■ Task to complete ■
Give the data below again, word for word.

■ Recorded information ■
>>>

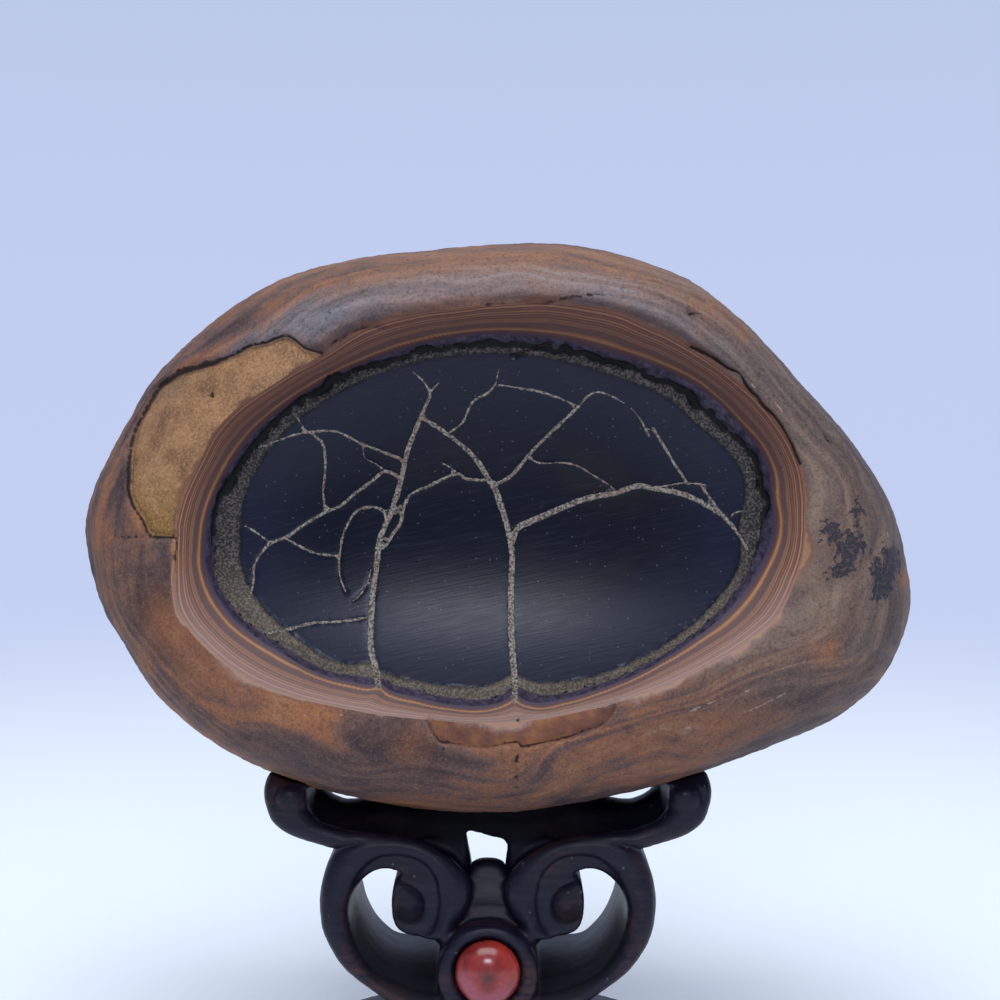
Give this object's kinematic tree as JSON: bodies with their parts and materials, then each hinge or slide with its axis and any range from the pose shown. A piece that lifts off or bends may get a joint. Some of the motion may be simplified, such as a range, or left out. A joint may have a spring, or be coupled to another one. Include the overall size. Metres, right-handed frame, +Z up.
{
  "type": "scholars rock on a carved wooden stand",
  "caption": "Oval banded septarian stone with a polished black face and pale veins, resting on a carved scroll stand with a round red cabochon.",
  "frame": {"origin": "on the ground, under the middle of the whole object's box", "axes": "+X to the right seen from the front, +Y to the back through the thickness, +Z up; the polished face looks towards -Y"},
  "size_m": [0.1554, 0.0752, 0.1584],
  "materials": {
    "banded_stone": "river-worn brown rind, honed black face",
    "black_hardwood": "black stained and waxed, semi-gloss",
    "red_cabochon": "polished"
  },
  "bodies": {
    "root": {"stone": "banded_stone", "stand": "black_hardwood", "cabochon": "red_cabochon"}
  },
  "joints": []
}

<<<

■ Task output ■
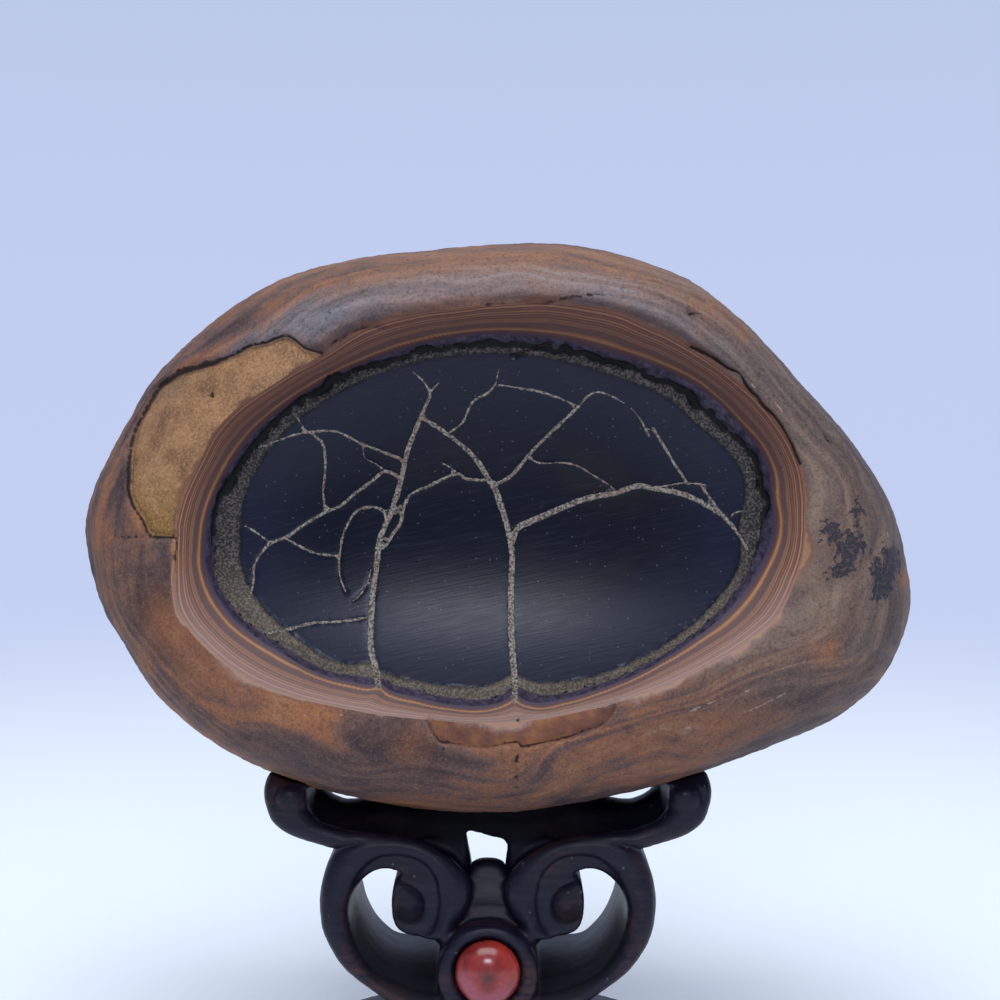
Give this object's kinematic tree as JSON: bodies with their parts and materials, then each hinge or slide with its axis and any range from the pose shown. A piece that lifts off or bends may get a joint. Some of the motion may be simplified, such as a range, or left out. A joint may have a spring, or be coupled to another one. Include the overall size. Metres, right-handed frame, +Z up.
{
  "type": "scholars rock on a carved wooden stand",
  "caption": "Oval banded septarian stone with a polished black face and pale veins, resting on a carved scroll stand with a round red cabochon.",
  "frame": {"origin": "on the ground, under the middle of the whole object's box", "axes": "+X to the right seen from the front, +Y to the back through the thickness, +Z up; the polished face looks towards -Y"},
  "size_m": [0.1554, 0.0752, 0.1584],
  "materials": {
    "banded_stone": "river-worn brown rind, honed black face",
    "black_hardwood": "black stained and waxed, semi-gloss",
    "red_cabochon": "polished"
  },
  "bodies": {
    "root": {"stone": "banded_stone", "stand": "black_hardwood", "cabochon": "red_cabochon"}
  },
  "joints": []
}